Graduation Date

Fall 2016

Document Type

Dissertation/Thesis

Program

Master of Science degree with a major in Biology

Committee Chair Name

Erik Jules

Committee Chair Email

esj4@humboldt.edu

Committee Chair Affiliation

HSU Faculty or Staff

Second Committee Member Name

Hugh Safford

Second Committee Member Email

hdsafford@ucdavis.edu

Second Committee Member Affiliation

Community Member or Outside Professional

Third Committee Member Name

Phil van Mantgem

Third Committee Member Email

pvanmantgem@usgs.gov

Third Committee Member Affiliation

Community Member or Outside Professional

Fourth Committee Member Name

Jim Graham

Fourth Committee Member Email

James.Graham@humboldt.edu

Fourth Committee Member Affiliation

HSU Faculty or Staff

Abstract

Before the era of modern fire suppression, California’s northern Sierra Nevada mixed-conifer and yellow pine forests were self-regulating; recurring short-interval, low-mixed severity wildfires maintained forest structure and composition, which in turn exerted bottom-up controls on subsequent wildfires. As a result of fire suppression, and coupled with the effects of climate warming and other anthropogenic disturbances, the fundamental structure of mixed-conifer and yellow pine forests has shifted. Wildfires may now be increasing in size, severity, and frequency across western North America. However, little is known about the post-fire impacts of repeat wildfire on a forest after a long era of suppression. In this study, I report findings regarding early successional vegetation of Sierra Nevada mixed conifer forests that experienced two large wildfires, the Storrie Fire (in 2000) and the Chips Fire (in 2012).

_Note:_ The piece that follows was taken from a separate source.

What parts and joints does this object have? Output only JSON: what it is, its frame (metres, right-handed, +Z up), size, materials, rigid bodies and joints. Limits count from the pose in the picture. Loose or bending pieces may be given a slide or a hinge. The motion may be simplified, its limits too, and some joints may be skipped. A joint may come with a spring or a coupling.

These wildfires burned within the historic fire frequency window for this ecosystem, but much of the forest within their fire footprints had not burned for at least 100 years beforehand. I addressed three questions: (1) how does wildfire affect plant community structure and composition among yellow pine and mixed-conifer forests?; (2) do fire severity and fire frequency interact to influence post-fire vegetation conditions?; and (3) are post-fire responses similar between forests that have burned once, twice, or have not burned in the past century, or that have burned at high, moderate, or low severity? In 2014, I sampled 74 plots in the Plumas and Lassen National Forests. Of these plots, 50 plots were sampled from three fire severity classes and two fire frequencies in and around the Chips Fire (2012). A portion of the Chips Fire had reburned the Storrie Fire (2000), affording the opportunity to compare them to post-fire effects of a single burn on fire-suppressed forests at the same stage of post-fire succession. I also collected data in 24 unburned plots to contrast fire-suppressed plots with plots that experienced wildfire.

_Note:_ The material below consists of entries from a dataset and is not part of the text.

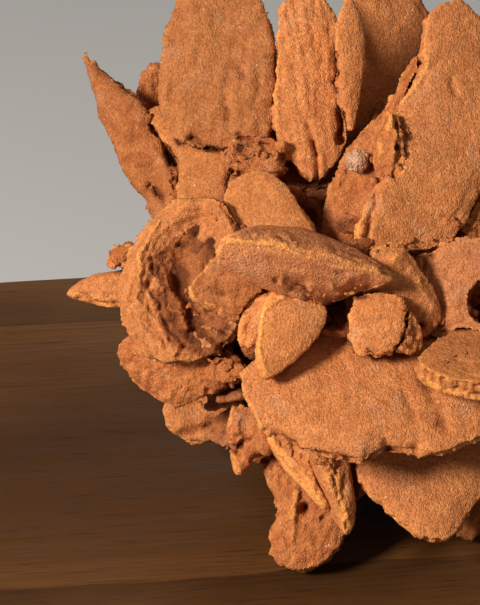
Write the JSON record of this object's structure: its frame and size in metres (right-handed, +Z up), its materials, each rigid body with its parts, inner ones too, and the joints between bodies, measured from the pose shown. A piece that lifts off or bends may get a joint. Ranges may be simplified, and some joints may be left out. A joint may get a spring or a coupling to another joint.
{
  "type": "desert rose on a wooden stand",
  "caption": "Cluster of sandy gypsum blades spreading like petals from a gritty matrix, resting on a plain rectangular wooden slab.",
  "frame": {"origin": "centre of the slab's underside", "axes": "+X along the slab's long side, +Z up out of the slab, the rose's display face towards -Y"},
  "size_m": [0.28, 0.236, 0.1433],
  "materials": {
    "sandy_crystal": "matte, sandy",
    "ochre_crystal": "matte, smooth sand",
    "rust_crystal": "matte, rough",
    "rose_crystal": "matte, dusty pink",
    "gritty_matrix": "matte, gritty",
    "pebble": "dull, water-worn",
    "oiled_wood": "aged, lightly oiled"
  },
  "bodies": {
    "root": {"front_lens_blade": "rose_crystal", "standing_plate": "ochre_crystal", "thin_strip_blade": "sandy_crystal", "rounded_crystal": "sandy_crystal", "inner_crescent_blade": "sandy_crystal", "wide_fan_plate": "sandy_crystal", "right_thick_blade": "ochre_crystal", "outer_crescent_blade": "sandy_crystal", "left_rosette_blade": "sandy_crystal", "shaded_plate": "rust_crystal", "upper_round_blade": "ochre_crystal", "ridge_blade": "rust_crystal", "great_upper_plate": "sandy_crystal", "left_fringe_blade": "rust_crystal", "left_point_blade": "sandy_crystal", "left_knob_crystal": "rust_crystal", "lower_right_plate": "sandy_crystal", "right_dagger_blade": "sandy_crystal", "left_dagger_blade": "ochre_crystal", "hanging_point_blade": "rust_crystal", "lower_left_plate": "rust_crystal", "right_pocket_plate": "rose_crystal", "right_knob_crystal": "rust_crystal", "pointed_tongue_blade": "sandy_crystal", "upper_column_blade": "sandy_crystal", "rough_ledge_crystal": "rust_crystal", "shoulder_plate": "ochre_crystal", "broad_upper_plate": "sandy_crystal", "upper_left_spear": "rust_crystal", "shadowed_back_plate": "rust_crystal", "small_back_blade": "rust_crystal", "far_left_plate": "sandy_crystal", "crevice_crystal": "rust_crystal", "crown_blade": "sandy_crystal", "crown_right_blade": "ochre_crystal", "back_upper_left_blade": "sandy_crystal", "back_upper_right_blade": "rose_crystal", "back_middle_blade": "sandy_crystal", "right_upper_blade": "sandy_crystal", "right_side_blade": "rose_crystal", "right_back_blade": "ochre_crystal", "left_back_blade": "sandy_crystal", "left_side_blade": "rust_crystal", "back_left_low_blade": "rose_crystal", "back_low_blade": "sandy_crystal", "right_low_blade": "sandy_crystal", "right_front_blade": "ochre_crystal", "left_flank_upper_blade": "rose_crystal", "left_flank_lower_blade": "sandy_crystal", "back_left_blade": "ochre_crystal", "right_inner_blade": "rust_crystal", "foot_left_front_blade": "sandy_crystal", "foot_front_blade": "rust_crystal", "foot_left_blade": "rust_crystal", "foot_right_blade": "sandy_crystal", "foot_back_blade": "rust_crystal", "gritty_matrix": "gritty_matrix", "caught_pebble": "pebble", "wooden_slab": "oiled_wood"}
  },
  "joints": []
}
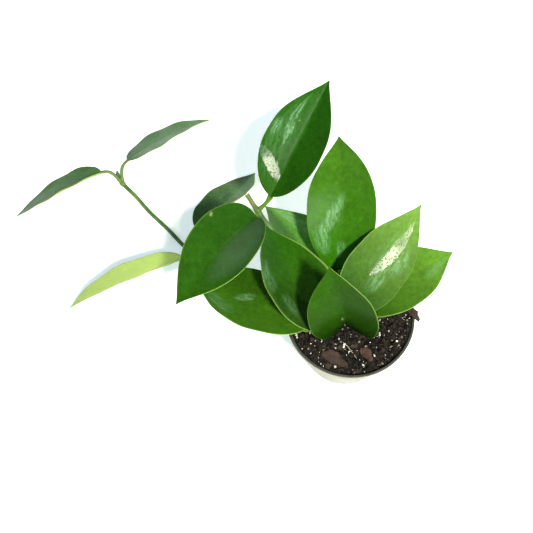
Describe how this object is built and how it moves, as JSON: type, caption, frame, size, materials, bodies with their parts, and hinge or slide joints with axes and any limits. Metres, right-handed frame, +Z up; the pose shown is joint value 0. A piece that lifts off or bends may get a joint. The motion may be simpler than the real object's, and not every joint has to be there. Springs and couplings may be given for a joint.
{
  "type": "potted hoya plant",
  "caption": "Young wax plant with thick pointed oval leaves on short stems in a round nursery pot, and a long runner that crosses the rim and lies along the surface.",
  "frame": {"origin": "centre of the pot's base, on the surface that the pot stands on", "axes": "+Z up, +Y away from the front, +X to the right; the runner lies along the surface to the left and the back"},
  "size_m": [0.3974, 0.3272, 0.1754],
  "materials": {
    "pot_plastic": "thin off-white polypropylene, slightly translucent, satin",
    "soil": "coarse dark potting mix of bark crumbs with white perlite grains",
    "bark": "weathered bark chips, matt and fibrous",
    "stem": "smooth young green vine, satin",
    "leaf": "thick waxy leaf, semi-gloss, with a sunken pale midrib"
  },
  "bodies": {
    "root": {"pot": "pot_plastic", "soil": "soil", "bark_chip_large": "bark", "bark_chip_edge": "bark", "bark_chip_red": "bark", "bark_chip_rim": "bark", "stem_leaning": "stem", "stem_stump": "stem", "stem_runner": "stem", "leaf_high_back": "leaf", "leaf_high_front": "leaf", "leaf_back_upright": "leaf", "leaf_back_low": "leaf", "leaf_right_high": "leaf", "leaf_right_low": "leaf", "leaf_front_cupped": "leaf", "leaf_left_high": "leaf", "leaf_left_low": "leaf", "leaf_runner_back": "leaf", "leaf_runner_front": "leaf", "leaf_end_left": "leaf", "leaf_end_right": "leaf"}
  },
  "joints": []
}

Wildfire decreased tree density but also decreased available seed sources, which can limit tree regeneration in high severity fire or reburns. Increased tree mortality also produced greater fuel loading in reburns compared to single burns, though burned plots exhibited less fuel loading and fuel connectivity than unburned plots. I also observed that wildfire diversified species composition in single burns, increasing species richness, evenness, and diversity. However, reburning plots appeared to reduce species richness, causing reburns to exhibit richness similar to unburned plots. Still, reburn plots only shared about half of its species with unburned plots, and 13% of species were exclusive to reburns. My study was limited to a particular time (two years post-fire), and post-fire effects may become more pronounced as early seral communities continue to respond to the effects of the wildfire. Nonetheless, my results indicate that wildfire can produce forest structure and composition that is dramatically different from fire-suppressed mixed-conifer forests. Though it is unknown whether ecological processes can be restored by just one or two wildfire events within a short time-span in fire-suppressed landscapes, the post-fire conditions observed in my study have begun to resemble pre-suppression conditions by exhibiting reduced tree densities, lower fuel loads, and enhanced species diversity, especially at low to moderate fire severities. Because post-fire vegetation response is a stochastic and long-term process, understanding the effects of wildfire reintroduction and reburn will likely take multiple observations.